I have some query. I compiled the examples code on both Centos and Windows using cmake. However, I am facing difficulty in passing image folder through the command prompt in windows.
./face_detection_ex faces/*.jpg --this command worked on centos.
However if I am giving
face_detection_ex.exe C:\dlib-18.18\examples\faces\*.jpg ---then the execption is through. I understand why this is happening. Its not getting the image name.
My question now is how to read images from a folder through the command prompt in windows environment just like centos (linux) as mentioned in the example code of the face_detection_ex.

Thanking You.

Davis King said...

You have to give an explicit filename on windows because the windows command prompt doesn't support wildcards.

Unknown said...

Hello,

Okay, any other alternatives, other than that. Is there any possibility of reading a complete image folder inside the code and then passing it one by one to the load_image function just like OpenCV.

Thanking You.

Unknown said...
This comment has been removed by the author.
Unknown said...

Hi, You have given an example of code for entity extraction and labeling.
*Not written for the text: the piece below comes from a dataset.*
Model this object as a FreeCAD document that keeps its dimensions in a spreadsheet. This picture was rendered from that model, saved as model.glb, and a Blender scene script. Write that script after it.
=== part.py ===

Can you please provide the same for finding out all the instances of the Obama binary relationship example? Thanks.

Davis King said...

There is already a relation extraction example program here: https://github.com/mit-nlp/MITIE/blob/master/examples/python/train_relation_extraction.py

Unknown said...

Hi Davis, MITIE is awesome. Can ypu please tell which algorithms it is using for NER and binary relation extraction?> Is there some paper explaining the models and training data used?

Davis King said...

There is no paper. It uses eigenword embeddings and a structural SVM to do the NER segmentation. If you want details the code is well commented and most of MITIE is a thin layer on top of dlib, which is documented in great detail.